For investment directors, corporate strategy teams, and public-sector planners, the permitting gap has major implications for capital allocation. In a market shaped by decarbonization mandates, subsidies, and strategic urgency, there is a temptation to prioritize scale narratives over execution fundamentals. That is risky.
A project with ambitious hydrogen production targets, attractive offtake assumptions, and advanced equipment specifications may still be inferior to a smaller project with stronger site readiness, clearer safety documentation, and better agency alignment. In other words, the highest-value asset is not always the one with the most impressive capacity. It is often the one most likely to secure approvals, reach operation, and maintain compliance under real conditions.

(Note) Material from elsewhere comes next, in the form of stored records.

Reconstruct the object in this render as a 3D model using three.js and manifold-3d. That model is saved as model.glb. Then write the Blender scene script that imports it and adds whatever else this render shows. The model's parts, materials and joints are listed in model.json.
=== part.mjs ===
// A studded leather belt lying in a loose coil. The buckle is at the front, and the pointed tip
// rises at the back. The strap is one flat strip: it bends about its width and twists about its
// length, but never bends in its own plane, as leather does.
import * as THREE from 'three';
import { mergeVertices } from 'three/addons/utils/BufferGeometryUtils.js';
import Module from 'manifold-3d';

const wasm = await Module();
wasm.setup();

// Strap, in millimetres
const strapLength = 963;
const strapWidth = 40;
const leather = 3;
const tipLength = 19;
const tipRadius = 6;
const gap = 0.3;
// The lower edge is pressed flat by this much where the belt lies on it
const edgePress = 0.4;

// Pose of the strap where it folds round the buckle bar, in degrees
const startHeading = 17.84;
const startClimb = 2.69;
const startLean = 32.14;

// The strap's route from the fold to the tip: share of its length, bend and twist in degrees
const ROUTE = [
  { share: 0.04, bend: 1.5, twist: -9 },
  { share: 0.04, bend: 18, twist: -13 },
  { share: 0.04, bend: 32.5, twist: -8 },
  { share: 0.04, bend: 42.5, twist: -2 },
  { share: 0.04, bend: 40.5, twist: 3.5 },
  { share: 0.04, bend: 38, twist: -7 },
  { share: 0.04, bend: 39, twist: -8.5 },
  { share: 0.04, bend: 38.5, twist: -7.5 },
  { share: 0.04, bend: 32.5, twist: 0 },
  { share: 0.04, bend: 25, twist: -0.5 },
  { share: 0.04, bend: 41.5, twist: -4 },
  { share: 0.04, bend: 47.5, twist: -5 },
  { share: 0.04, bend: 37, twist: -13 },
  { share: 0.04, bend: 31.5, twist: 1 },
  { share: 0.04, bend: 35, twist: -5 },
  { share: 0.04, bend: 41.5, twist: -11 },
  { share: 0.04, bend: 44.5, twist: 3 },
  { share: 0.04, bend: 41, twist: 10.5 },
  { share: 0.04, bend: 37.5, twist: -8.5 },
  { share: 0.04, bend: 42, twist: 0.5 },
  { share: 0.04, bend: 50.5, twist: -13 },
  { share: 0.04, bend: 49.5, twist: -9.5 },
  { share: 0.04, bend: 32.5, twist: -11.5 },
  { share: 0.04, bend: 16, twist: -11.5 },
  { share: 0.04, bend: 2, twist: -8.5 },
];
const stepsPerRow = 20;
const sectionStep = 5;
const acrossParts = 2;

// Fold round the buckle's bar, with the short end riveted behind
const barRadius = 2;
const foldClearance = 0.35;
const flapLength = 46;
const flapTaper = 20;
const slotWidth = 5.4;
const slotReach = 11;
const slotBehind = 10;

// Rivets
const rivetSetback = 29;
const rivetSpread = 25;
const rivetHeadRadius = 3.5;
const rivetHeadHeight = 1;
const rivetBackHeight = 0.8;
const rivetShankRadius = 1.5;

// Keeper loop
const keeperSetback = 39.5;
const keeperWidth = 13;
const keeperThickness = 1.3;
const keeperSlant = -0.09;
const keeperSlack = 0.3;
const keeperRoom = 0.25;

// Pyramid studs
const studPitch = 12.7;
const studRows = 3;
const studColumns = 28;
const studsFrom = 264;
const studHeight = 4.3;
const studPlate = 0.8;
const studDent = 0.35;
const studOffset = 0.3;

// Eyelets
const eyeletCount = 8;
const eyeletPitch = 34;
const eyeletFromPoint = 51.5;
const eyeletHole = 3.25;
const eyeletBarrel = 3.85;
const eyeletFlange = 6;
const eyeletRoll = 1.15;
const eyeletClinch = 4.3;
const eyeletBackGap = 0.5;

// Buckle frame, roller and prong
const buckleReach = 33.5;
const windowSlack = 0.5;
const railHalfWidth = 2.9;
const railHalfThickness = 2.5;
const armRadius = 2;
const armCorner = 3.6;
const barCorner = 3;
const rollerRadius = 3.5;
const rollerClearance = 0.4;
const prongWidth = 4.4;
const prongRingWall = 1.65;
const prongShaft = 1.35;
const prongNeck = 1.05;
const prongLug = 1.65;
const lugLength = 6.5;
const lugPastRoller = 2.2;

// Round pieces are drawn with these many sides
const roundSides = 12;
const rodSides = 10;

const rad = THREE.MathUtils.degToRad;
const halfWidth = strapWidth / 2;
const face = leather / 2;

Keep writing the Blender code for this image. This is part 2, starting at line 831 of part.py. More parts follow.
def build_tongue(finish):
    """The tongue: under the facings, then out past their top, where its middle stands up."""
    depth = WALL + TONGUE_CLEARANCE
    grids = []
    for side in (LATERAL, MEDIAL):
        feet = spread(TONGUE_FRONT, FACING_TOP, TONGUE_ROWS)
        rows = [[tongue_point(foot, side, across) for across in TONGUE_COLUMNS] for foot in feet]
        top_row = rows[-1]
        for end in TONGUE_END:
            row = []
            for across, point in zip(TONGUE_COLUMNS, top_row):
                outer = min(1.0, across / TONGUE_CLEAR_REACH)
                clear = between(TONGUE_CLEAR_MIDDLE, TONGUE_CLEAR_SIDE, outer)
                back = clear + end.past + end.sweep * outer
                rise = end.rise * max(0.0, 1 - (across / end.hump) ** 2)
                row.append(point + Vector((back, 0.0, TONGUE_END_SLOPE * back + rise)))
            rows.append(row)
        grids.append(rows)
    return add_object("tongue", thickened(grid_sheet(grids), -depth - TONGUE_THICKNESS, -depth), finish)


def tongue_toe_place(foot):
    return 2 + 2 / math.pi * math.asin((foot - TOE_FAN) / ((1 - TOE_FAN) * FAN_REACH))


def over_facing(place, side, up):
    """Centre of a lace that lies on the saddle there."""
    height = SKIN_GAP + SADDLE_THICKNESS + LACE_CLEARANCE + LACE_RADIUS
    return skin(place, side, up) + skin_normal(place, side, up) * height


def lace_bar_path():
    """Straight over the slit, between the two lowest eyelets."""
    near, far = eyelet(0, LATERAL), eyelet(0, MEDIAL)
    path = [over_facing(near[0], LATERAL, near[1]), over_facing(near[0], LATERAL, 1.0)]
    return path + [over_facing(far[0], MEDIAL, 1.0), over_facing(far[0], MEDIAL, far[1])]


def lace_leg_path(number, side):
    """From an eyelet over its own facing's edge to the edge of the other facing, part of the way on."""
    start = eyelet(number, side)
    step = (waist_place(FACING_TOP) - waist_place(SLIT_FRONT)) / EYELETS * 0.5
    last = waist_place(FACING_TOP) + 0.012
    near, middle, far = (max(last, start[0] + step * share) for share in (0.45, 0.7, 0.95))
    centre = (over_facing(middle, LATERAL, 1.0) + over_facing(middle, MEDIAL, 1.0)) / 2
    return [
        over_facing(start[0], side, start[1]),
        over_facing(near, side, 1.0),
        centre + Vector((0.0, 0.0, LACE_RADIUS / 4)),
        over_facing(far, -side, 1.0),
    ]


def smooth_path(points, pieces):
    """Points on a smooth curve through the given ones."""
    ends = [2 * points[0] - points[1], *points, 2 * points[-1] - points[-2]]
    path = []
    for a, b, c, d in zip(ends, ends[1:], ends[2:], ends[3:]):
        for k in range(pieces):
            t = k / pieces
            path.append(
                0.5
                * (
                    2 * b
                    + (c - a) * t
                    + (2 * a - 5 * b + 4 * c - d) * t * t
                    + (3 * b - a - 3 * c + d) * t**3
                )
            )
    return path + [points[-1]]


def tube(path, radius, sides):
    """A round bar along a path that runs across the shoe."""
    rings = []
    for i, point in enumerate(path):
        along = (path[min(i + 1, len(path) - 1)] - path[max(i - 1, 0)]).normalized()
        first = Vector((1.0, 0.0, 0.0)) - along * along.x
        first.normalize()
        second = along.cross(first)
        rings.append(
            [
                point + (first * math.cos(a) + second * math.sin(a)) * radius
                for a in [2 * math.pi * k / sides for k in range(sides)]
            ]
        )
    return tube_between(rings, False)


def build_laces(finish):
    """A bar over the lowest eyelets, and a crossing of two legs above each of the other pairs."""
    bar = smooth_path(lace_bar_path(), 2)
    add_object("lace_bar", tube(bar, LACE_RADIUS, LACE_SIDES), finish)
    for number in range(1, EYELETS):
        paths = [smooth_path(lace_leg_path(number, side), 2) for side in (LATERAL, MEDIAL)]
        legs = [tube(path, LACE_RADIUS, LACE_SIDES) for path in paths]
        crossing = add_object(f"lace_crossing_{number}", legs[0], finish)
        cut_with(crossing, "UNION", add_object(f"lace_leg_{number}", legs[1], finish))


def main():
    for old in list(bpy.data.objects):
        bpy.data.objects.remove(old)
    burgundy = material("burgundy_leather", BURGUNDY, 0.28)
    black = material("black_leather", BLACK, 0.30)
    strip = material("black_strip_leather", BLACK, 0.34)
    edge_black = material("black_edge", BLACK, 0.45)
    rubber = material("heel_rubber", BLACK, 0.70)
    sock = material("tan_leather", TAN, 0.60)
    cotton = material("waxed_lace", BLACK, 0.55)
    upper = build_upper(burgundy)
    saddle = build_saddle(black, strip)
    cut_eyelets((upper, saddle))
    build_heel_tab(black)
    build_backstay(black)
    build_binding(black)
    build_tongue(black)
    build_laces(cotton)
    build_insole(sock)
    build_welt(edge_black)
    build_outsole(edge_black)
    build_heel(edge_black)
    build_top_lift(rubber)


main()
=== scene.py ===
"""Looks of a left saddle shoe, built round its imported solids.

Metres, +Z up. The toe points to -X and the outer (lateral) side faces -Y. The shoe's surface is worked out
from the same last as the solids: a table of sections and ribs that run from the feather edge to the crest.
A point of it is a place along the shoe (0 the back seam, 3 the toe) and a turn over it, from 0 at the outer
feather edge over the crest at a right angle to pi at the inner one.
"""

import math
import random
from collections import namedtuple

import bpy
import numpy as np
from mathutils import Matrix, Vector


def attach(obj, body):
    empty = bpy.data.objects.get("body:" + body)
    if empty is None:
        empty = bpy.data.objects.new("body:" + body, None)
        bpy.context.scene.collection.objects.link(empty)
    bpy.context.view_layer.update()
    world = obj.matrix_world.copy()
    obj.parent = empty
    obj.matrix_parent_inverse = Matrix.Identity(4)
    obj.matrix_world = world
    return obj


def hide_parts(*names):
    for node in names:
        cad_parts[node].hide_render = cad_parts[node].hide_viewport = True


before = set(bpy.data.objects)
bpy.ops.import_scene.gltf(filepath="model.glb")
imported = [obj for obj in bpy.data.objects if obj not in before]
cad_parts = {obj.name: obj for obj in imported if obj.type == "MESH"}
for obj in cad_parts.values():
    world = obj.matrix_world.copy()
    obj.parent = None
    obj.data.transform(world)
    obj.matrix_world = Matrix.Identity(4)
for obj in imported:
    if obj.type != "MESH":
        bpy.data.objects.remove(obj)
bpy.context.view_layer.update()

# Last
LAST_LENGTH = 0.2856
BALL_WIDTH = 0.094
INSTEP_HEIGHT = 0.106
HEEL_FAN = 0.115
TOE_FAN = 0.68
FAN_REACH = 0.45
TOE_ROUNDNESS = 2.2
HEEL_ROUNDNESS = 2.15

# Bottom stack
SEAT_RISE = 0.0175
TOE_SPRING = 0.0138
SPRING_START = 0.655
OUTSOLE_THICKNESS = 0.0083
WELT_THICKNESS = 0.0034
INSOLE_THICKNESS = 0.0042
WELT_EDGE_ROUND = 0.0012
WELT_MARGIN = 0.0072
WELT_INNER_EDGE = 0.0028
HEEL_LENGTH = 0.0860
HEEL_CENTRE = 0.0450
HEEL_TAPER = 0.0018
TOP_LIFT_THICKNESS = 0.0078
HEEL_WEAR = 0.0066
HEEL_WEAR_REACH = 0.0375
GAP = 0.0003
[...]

This is especially important in sovereign-level decarbonization planning. If national energy strategies depend on electrolysis clusters, hydrogen transport corridors, liquid hydrogen export terminals, CCUS systems, or hydrogen-ready power generation, the infrastructure roadmap must be built around permitability and standards maturity, not just technology ambition.

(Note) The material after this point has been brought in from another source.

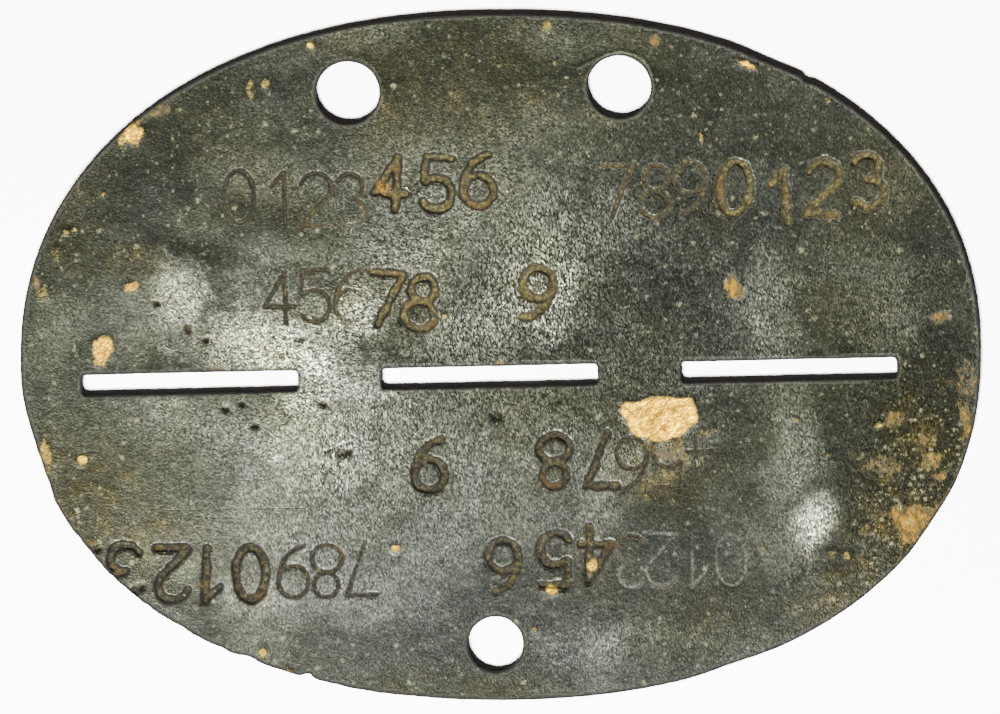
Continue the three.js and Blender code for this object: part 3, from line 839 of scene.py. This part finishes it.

Zero-carbon infrastructure is not failing for lack of strategic importance. It is failing where planning rhetoric outruns regulatory, safety, and execution discipline. That is why the most advanced organizations are shifting from a technology-first mindset to a permitability-first mindset.
For hydrogen and related decarbonization assets, the winners will be those who treat permitting as a strategic design parameter from day one. They will benchmark equipment and layouts against applicable standards, validate material integrity and operational safety early, choose sites with approval logic in mind, and align technical choices with what regulators, communities, and investors can actually support.
The energy transition will not be delivered by announcements alone. It will be delivered by projects that can survive scrutiny, secure permits, and operate safely at scale. In that sense, the most credible zero-carbon infrastructure strategy is not the one that makes the strongest promise. It is the one that is built to be approved.